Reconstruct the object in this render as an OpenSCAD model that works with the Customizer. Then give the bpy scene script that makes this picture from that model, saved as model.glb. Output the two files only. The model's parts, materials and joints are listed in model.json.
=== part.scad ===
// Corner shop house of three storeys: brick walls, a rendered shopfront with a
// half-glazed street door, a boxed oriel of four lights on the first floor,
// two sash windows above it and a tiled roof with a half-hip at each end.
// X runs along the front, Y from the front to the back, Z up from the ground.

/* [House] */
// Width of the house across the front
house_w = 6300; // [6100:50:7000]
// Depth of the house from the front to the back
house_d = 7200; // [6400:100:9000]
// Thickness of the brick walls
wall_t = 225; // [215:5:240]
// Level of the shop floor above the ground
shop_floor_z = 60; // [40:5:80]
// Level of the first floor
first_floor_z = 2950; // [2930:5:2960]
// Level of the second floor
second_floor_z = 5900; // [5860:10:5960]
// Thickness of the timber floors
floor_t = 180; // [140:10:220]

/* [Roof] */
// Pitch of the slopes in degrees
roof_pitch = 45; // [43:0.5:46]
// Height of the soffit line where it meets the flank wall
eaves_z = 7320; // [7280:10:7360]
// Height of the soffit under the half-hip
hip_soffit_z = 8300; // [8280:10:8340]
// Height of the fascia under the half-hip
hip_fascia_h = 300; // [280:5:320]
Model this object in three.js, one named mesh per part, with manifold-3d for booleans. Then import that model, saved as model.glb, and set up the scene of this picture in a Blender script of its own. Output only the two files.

□ □ □ □ □ □ □

■ Aim ■
Exactly as written, please reproduce the lines from the first line of the data to the line containing "floor_t = 180; // [140:10:220]", inclusive, and nothing else.

■ Exercise output ■
Reconstruct the object in this render as an OpenSCAD model that works with the Customizer. Then give the bpy scene script that makes this picture from that model, saved as model.glb. Output the two files only. The model's parts, materials and joints are listed in model.json.
=== part.scad ===
// Corner shop house of three storeys: brick walls, a rendered shopfront with a
// half-glazed street door, a boxed oriel of four lights on the first floor,
// two sash windows above it and a tiled roof with a half-hip at each end.
// X runs along the front, Y from the front to the back, Z up from the ground.

/* [House] */
// Width of the house across the front
house_w = 6300; // [6100:50:7000]
// Depth of the house from the front to the back
house_d = 7200; // [6400:100:9000]
// Thickness of the brick walls
wall_t = 225; // [215:5:240]
// Level of the shop floor above the ground
shop_floor_z = 60; // [40:5:80]
// Level of the first floor
first_floor_z = 2950; // [2930:5:2960]
// Level of the second floor
second_floor_z = 5900; // [5860:10:5960]
// Thickness of the timber floors
floor_t = 180; // [140:10:220]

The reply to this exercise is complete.